The Leadershift Report provides evidence of the importance of male allies to drive change across the industry. “A commonly highlighted strategy for driving change…is to encourage senior leaders and managers to be champions of diversity. While it is important to have both men and women leaders committed to diversity, in male-dominated industries, male participation and commitment to gender equality is essential.”

So how do organizations get started? The Leadershift Report provides several thought-provoking and actionable recommendations aimed at creating gender equity in Canada’s electricity sector. To learn more, you can access the report and a recording of the launch (and Elaina’s presentation) right here!

In the panel discussion, Elaina outlined two main challenges in response to a question about the challenges organizations and leaders are having at the moment to improve on women’s representation at the leadership level: the number of women and mindsets and beliefs that limit actions to improve gender equity. 

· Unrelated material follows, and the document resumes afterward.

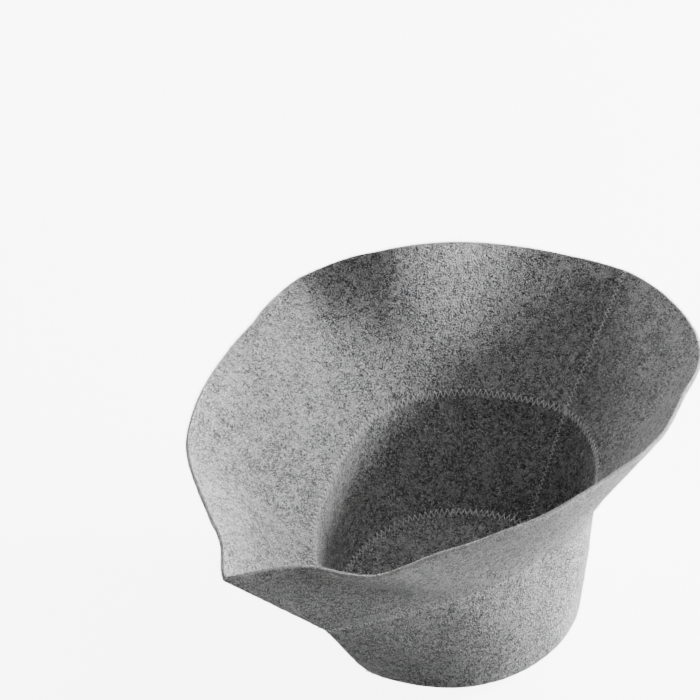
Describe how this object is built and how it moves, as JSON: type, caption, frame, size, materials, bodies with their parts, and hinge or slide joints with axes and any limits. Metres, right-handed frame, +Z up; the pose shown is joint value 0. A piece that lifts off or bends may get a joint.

The number of women in the electricity industry is low: just 26% of the workforce compared to a pool of 46% in the Canadian workforce. This lack of representation overall results in fewer women in the pipeline for senior leadership positions.

The mindsets discussed in the Leadershift Report were the most profound part of the study. Key findings revealed that men and women are not on the same page when it comes to how each gender views their ability to be successful in the workplace, the impact of gender and diversity measures in relation to their own career opportunities, and whether or not the diversity and inclusion problem is nearly solved. 

The findings have wide-ranging implications with courses of action for individuals and organizations across the sector. Build awareness and support by communicating on a personal level, with candor and openness to difficult discussions. Spread the discussions across the organization—everywhere and every day, if needed. Implement best practices, and then measure and report on the progress achieved and the benefits gained. Realize that change for women implies changes for men. With those changes come the challenges of confronting longstanding behaviour patterns of women and men but also the benefits of a more equitable and inclusive environment for all. 

The insights from this research drive home the need to accelerate progress. To begin, it appears that we are still falling short on creating a shared understanding of our sector’s gender reality. Many of our organizations have instances of longstanding gaps in practices and in women’s representation that must be addressed. Nonetheless, we also have good momentum, pockets of great practices, and inspiring success stories to build upon. The current dramatic shifts in our industry increase the need for change and present an opportunity for change. We must, and can, move resolutely now to more fully leverage the leadership talent of women.